Sampling Distributions - Chapter 9

• Apply the Central Limit Theorem to distribution of sample means.
• Define aspects of the sampling distribution of sample means using simulations.
• Determine mean and standard deviation of a sampling distribution of means.
• Project: Bivariate Analysis.

Introduction to Significance Tests and Inferences – Chapters 10-15.

Develop the concept of confidence interval including the relationship between the interval size and confidence level.

• Determine a confidence interval for a sample mean.
• Explore the relationship between sample size and margin of error.
• Perform tests of significance for a mean (z test) including the logic of significance testing, null and alternative hypotheses, p-values, one-and-two sided tests. and conclusions.
• Explore the consequence of a type 1 and type 2 error as well as their relationship to the power of a test.

Inferences for one sample distributions

• Examine the properties of the t-distribution including calculating t-values and probabilities.
• Determine confidence intervals and perform tests of significance for a sample mean with unknown standard deviation.
• Determine confidence intervals and perform tests of significance for a matched pair design.
• Define aspects of the sampling distribution of a sample proportion.
• Determine the confidence interval for a large sample proportion.
• Perform tests of significance for a large sample proportion.
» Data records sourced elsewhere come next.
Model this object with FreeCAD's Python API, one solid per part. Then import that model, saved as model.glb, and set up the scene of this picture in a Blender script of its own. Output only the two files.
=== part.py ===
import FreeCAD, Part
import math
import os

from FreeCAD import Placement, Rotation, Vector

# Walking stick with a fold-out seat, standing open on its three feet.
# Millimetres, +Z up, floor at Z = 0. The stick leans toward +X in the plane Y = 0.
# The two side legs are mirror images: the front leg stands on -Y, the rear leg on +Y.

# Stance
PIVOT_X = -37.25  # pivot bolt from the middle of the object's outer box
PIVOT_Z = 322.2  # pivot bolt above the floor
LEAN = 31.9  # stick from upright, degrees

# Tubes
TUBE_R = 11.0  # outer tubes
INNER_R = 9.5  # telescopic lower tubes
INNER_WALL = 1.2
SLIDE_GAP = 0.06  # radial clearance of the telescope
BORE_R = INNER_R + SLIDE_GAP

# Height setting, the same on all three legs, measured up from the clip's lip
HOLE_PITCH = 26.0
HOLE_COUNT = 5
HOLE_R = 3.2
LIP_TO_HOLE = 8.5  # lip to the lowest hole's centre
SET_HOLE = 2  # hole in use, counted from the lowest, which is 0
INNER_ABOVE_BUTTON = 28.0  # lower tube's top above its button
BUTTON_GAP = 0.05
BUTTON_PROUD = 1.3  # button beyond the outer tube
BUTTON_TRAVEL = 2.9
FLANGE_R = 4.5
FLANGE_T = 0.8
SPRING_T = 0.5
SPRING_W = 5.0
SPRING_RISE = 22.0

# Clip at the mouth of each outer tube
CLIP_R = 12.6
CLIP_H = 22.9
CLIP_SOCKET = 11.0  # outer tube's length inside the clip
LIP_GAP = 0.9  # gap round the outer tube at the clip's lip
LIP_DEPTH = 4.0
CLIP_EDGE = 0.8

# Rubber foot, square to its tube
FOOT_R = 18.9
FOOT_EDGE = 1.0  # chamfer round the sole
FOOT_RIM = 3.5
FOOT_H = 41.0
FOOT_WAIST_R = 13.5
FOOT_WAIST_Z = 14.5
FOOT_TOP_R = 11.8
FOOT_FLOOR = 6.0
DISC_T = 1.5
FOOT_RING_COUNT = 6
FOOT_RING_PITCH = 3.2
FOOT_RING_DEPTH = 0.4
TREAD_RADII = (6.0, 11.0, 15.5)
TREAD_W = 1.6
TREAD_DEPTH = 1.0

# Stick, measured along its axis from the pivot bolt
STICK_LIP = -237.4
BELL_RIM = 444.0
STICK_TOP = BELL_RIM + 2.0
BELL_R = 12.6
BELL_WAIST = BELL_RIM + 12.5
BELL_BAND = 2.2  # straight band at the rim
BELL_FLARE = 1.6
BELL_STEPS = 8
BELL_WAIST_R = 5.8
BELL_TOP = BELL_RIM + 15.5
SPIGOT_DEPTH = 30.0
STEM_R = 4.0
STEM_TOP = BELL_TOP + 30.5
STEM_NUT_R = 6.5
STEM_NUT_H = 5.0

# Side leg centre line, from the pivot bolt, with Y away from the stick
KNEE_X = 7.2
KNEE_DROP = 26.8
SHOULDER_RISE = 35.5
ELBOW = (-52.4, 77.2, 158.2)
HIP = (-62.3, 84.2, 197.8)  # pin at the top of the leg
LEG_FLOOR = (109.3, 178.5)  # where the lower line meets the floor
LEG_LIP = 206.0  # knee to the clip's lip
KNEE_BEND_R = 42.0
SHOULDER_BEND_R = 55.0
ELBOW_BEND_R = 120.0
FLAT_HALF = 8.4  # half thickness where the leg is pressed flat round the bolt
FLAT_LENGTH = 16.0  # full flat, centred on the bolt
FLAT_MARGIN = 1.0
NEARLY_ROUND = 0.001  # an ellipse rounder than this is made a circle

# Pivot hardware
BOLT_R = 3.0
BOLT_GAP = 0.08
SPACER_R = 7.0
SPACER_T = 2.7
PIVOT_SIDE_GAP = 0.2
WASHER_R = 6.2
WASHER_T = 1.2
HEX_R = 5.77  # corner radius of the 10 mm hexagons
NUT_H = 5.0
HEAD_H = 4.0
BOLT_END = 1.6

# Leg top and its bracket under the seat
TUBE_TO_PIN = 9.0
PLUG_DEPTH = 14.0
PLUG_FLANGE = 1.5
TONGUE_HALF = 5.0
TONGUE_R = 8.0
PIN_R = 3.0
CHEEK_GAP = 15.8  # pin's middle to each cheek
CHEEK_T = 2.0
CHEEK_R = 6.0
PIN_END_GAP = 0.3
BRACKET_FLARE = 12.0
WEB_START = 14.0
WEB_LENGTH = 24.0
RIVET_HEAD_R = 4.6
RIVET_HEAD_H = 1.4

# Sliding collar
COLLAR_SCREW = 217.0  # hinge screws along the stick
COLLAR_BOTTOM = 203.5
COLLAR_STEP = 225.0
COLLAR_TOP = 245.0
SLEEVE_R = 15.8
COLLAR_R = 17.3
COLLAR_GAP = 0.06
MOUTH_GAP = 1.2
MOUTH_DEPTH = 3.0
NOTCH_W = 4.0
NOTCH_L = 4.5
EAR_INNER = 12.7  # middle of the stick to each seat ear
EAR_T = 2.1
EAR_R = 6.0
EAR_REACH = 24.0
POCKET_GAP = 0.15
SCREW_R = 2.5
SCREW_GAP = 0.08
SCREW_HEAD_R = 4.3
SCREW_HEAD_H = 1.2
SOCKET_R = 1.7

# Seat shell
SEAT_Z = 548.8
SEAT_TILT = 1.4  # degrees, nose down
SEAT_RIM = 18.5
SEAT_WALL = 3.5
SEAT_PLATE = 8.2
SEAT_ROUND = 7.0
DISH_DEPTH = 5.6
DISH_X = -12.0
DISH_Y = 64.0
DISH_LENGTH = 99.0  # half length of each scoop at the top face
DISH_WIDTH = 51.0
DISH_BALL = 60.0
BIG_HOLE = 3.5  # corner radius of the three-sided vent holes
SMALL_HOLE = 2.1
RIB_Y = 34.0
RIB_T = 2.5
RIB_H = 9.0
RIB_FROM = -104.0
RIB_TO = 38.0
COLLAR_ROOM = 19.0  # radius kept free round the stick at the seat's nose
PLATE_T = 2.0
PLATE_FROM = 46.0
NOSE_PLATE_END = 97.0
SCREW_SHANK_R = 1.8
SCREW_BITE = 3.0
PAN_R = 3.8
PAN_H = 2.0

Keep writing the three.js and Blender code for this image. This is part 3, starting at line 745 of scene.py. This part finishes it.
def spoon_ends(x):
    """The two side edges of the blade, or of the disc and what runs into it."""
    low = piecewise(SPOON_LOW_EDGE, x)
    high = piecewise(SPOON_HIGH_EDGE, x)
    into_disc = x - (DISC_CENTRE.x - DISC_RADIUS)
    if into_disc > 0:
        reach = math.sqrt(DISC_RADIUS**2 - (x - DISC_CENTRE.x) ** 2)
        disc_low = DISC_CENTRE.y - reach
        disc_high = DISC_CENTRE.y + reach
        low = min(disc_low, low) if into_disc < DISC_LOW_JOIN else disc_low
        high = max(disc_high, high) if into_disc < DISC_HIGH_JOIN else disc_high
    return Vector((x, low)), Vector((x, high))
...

Inferences for two sample distributions

• Determine the confidence interval for the difference between two sample means.
• Perform tests of significance for the difference between two sample means.
• Determine confidence intervals for the difference between two proportions.
• Perform tests of significance for the difference between two proportions.

Chi-square procedures

• Employ the chi-square test for goodness of fit, homogeneity of proportions, and independence

Inference for Regression

• Investigate and perform inference for the slope of the least squares regression line (LSRL).
• Interpret computer print-outs from statistical software.

Review for AP exam – (Teacher generated) 6 Major Topic Reviews

Currently released AP Multiple Choice Exam

ANOVA Procedures for after the exam.